This article was published 3 yearsago

In response to multiple reports of electric two wheelers spontaneously bursting into flames, from all across the country, Ola Electric has issued a recall 1,441 vehicles. All of these vehicles were of the same batch as the ones involved in recent incidents.

The move comes in obedience to Transport Minister Nitin Gadkari’s recent advice via Twitter to EV manufacturers to voluntarily recall batches containing faulty vehicles. Local EV startups, Okinawa and Pure EV, will also be recalling batches with vehicles involved in incidents.

The company has maintained its defensive stance, stating that an investigation into the report found the incident to be an isolated one. However, they said, “As a pre-emptive measure we will be conducting a detailed diagnostic and health check of the scooters in that specific batch and therefore are issuing a voluntary recall of 1,441 vehicles.
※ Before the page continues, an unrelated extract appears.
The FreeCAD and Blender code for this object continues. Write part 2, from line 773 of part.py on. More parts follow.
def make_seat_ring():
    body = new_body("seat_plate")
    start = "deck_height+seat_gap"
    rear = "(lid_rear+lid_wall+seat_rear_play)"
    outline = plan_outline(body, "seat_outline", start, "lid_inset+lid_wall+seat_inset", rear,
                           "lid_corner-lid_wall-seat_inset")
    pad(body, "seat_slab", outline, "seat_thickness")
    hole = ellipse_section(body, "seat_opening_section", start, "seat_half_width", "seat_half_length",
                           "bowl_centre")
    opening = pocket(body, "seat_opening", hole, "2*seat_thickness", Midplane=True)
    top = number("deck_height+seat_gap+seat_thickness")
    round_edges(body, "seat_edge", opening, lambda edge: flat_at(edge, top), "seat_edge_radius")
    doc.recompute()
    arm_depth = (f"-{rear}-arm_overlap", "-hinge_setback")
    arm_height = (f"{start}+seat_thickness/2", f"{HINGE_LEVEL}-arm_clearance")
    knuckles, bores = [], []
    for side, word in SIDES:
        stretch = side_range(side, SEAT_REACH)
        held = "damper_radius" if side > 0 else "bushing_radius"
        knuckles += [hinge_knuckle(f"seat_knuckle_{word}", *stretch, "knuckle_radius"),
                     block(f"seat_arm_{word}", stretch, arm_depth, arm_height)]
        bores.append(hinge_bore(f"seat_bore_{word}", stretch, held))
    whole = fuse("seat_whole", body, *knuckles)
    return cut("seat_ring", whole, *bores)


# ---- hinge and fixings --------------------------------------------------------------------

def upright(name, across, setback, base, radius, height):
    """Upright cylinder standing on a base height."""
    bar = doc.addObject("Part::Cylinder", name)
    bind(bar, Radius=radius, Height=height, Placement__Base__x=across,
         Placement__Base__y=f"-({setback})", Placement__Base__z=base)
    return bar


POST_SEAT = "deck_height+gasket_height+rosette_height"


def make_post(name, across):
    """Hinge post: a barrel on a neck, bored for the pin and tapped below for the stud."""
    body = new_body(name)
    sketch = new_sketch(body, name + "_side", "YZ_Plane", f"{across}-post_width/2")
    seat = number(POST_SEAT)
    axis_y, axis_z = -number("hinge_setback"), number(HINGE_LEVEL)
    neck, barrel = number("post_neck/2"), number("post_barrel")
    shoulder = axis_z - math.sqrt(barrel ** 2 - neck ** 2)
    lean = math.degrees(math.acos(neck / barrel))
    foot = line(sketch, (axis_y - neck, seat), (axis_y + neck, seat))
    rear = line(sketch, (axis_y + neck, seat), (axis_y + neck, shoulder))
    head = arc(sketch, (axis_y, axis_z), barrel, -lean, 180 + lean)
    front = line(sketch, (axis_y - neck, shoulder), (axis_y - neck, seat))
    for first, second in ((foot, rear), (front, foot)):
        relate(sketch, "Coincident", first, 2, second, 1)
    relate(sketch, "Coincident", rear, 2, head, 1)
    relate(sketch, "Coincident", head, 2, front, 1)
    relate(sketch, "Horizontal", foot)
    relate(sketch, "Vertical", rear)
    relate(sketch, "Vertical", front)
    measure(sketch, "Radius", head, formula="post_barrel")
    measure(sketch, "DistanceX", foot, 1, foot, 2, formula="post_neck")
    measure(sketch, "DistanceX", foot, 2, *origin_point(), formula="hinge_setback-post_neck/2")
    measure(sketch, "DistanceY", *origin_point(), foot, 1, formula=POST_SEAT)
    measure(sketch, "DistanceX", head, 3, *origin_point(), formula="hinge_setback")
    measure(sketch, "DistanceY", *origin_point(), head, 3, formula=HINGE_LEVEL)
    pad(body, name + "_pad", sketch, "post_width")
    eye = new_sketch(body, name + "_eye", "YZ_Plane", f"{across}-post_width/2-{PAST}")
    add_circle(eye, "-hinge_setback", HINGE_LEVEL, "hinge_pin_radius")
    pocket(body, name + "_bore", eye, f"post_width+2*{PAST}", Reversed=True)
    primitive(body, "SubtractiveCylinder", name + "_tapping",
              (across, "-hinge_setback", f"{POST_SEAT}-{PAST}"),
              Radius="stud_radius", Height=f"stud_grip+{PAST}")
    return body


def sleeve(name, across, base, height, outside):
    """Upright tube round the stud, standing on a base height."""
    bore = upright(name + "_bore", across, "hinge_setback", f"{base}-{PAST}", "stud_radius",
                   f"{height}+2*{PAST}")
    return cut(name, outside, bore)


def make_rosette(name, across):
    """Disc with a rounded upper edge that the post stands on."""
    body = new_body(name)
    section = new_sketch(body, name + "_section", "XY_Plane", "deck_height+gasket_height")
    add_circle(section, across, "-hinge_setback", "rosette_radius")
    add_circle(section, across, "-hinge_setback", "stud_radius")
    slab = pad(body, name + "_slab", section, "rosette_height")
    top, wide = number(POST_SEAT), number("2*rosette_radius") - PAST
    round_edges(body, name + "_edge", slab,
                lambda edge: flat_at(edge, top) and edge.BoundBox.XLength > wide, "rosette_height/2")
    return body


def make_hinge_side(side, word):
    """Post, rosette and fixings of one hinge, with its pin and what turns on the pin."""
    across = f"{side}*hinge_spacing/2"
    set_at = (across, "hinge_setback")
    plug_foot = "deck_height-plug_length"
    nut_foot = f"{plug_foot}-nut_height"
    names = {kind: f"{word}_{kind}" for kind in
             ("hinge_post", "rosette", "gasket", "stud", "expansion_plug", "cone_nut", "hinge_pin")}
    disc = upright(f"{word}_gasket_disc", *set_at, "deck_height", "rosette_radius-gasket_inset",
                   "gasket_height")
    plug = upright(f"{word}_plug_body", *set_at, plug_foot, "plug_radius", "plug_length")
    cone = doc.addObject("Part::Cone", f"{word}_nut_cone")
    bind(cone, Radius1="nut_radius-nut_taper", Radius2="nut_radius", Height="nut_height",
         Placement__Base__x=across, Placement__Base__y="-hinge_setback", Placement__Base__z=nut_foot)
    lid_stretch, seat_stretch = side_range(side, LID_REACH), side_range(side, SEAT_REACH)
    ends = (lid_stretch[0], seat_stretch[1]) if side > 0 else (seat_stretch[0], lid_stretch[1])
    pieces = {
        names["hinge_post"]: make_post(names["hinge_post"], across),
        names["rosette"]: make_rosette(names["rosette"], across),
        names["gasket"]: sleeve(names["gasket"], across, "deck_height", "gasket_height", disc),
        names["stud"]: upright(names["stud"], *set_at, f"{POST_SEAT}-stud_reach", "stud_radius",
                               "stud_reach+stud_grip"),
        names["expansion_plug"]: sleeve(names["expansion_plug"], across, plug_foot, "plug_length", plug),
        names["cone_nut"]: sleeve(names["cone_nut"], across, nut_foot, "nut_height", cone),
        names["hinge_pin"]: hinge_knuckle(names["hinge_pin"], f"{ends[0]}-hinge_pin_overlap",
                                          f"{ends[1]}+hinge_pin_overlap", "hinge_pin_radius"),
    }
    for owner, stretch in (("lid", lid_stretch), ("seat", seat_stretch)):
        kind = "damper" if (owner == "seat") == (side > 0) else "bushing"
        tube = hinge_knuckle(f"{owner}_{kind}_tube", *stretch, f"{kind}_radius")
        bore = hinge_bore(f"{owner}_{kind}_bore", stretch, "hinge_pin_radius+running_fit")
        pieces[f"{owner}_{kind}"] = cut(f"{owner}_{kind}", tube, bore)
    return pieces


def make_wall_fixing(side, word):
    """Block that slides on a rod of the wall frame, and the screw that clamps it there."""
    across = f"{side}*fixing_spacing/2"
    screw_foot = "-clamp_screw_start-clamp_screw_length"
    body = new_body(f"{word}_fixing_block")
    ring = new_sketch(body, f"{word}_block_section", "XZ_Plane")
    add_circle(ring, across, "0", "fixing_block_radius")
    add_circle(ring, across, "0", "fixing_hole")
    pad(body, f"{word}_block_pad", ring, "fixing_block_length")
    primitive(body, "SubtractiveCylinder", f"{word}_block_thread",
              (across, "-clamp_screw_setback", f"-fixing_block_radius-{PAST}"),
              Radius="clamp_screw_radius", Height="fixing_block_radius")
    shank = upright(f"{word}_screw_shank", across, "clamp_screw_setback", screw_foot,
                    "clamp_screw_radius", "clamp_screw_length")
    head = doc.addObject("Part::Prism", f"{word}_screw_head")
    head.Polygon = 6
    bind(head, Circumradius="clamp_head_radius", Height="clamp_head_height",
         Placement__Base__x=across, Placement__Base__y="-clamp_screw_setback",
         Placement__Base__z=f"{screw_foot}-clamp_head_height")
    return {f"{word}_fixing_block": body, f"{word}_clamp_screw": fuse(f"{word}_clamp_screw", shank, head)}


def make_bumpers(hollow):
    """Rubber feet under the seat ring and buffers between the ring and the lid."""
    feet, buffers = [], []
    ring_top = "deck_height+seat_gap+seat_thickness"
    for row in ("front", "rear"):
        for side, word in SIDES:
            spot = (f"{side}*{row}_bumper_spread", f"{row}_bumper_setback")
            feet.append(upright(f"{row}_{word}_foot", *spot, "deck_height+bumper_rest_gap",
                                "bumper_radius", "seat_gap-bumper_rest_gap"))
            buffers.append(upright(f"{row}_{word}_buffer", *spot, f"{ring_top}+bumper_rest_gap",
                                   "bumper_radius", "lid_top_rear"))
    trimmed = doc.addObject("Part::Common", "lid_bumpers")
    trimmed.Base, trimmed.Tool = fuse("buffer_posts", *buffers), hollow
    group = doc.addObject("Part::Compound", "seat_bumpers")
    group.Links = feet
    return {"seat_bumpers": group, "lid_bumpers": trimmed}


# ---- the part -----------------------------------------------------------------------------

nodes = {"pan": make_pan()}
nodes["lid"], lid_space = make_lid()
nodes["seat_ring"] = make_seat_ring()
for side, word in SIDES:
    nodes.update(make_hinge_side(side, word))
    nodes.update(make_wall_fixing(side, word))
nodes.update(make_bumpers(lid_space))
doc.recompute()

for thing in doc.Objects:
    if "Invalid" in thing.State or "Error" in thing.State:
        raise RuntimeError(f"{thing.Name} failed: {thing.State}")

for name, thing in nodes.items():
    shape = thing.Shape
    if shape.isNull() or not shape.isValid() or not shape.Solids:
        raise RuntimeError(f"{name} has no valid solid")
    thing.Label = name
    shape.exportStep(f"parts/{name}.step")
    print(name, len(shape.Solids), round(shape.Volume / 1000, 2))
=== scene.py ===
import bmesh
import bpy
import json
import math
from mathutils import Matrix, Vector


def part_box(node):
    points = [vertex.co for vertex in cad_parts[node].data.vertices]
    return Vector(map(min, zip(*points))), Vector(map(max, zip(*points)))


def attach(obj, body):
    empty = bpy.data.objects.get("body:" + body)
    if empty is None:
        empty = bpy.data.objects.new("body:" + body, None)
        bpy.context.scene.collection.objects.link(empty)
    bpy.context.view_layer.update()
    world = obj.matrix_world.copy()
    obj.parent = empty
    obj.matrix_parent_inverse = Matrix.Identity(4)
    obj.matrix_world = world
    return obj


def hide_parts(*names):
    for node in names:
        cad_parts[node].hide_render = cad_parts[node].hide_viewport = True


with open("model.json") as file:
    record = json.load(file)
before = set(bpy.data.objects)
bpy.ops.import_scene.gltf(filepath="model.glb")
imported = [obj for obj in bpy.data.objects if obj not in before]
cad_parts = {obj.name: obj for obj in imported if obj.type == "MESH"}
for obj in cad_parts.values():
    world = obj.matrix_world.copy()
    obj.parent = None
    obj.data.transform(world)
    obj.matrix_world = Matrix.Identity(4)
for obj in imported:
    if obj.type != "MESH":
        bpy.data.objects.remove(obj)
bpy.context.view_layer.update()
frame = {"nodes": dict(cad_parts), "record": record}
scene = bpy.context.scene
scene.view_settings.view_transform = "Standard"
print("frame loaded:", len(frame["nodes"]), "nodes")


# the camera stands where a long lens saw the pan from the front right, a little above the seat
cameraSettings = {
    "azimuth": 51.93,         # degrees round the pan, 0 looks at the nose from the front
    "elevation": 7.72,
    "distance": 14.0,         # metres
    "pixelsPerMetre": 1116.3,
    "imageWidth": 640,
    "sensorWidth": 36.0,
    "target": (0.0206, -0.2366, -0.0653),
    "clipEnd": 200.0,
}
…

These scooters will be inspected by our service engineers and will go through a thorough diagnostics across all battery systems, thermal systems as well as the safety systems.”
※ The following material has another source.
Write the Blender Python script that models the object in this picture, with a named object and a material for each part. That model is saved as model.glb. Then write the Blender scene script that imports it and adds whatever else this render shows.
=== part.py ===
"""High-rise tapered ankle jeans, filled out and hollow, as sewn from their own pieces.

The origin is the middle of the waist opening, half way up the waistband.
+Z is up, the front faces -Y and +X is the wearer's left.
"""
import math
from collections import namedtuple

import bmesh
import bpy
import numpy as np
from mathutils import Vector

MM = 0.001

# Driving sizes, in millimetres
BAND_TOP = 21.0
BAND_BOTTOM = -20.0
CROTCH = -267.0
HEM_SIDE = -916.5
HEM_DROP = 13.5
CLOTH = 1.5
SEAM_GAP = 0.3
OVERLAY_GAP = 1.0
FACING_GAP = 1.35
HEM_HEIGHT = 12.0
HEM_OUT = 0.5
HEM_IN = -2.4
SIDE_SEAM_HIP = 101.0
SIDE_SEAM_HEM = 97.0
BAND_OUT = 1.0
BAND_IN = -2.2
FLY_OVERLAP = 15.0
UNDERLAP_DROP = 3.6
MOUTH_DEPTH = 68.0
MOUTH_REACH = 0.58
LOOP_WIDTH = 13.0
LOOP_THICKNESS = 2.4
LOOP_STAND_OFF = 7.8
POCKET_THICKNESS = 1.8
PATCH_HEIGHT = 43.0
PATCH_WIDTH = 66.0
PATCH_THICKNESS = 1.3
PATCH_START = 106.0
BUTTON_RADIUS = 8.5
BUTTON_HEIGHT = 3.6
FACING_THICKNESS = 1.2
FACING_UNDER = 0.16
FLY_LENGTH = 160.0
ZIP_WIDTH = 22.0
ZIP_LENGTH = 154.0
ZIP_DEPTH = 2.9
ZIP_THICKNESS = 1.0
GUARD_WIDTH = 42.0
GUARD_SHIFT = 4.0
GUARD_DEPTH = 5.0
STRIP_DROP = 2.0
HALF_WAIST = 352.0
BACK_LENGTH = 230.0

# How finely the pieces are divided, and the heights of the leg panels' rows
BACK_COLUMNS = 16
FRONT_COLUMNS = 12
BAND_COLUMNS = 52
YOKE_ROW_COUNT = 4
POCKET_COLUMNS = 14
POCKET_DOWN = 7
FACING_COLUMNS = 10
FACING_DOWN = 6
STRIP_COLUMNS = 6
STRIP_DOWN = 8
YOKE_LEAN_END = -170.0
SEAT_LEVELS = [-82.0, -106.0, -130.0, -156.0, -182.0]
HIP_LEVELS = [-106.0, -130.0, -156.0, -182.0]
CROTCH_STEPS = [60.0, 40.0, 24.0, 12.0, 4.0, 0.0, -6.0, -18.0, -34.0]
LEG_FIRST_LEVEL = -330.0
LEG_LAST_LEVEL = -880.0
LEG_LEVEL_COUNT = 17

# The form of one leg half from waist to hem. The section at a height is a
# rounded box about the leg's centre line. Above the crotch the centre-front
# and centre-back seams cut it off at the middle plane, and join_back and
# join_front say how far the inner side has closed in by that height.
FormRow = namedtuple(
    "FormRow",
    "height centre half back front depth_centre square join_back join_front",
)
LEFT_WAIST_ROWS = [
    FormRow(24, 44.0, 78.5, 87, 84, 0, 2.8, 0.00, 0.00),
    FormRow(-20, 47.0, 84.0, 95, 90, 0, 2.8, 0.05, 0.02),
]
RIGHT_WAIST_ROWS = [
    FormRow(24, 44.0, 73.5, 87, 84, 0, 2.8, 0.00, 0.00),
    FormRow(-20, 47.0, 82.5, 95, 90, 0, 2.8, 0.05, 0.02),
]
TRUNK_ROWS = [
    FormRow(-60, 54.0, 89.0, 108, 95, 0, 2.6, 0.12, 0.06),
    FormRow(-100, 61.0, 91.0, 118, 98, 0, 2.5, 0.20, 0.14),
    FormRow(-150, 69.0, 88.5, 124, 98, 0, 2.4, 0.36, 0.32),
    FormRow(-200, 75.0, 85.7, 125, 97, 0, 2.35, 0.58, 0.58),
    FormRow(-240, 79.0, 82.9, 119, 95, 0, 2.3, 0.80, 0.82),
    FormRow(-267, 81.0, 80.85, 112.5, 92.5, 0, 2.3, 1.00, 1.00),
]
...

Ola Electric and other EV startups have been in the news for all the wrong reasons over this past month, over a Guwahati incident involving one of their scooters, which caught fire spontaneously. Multiple reports have been piling in from all across the nation, with some unfortunately, involving civilian fatalities.

Nitin Gadkari, in his twitter thread, assured the nation of the government’s pursuit of solution,  promising strict action against negligent EV manufacturers. The statement seems to have promoted a mass recall, with Okinawa Autotech and PureEV recalling 3,000 and 2,000 units respectively.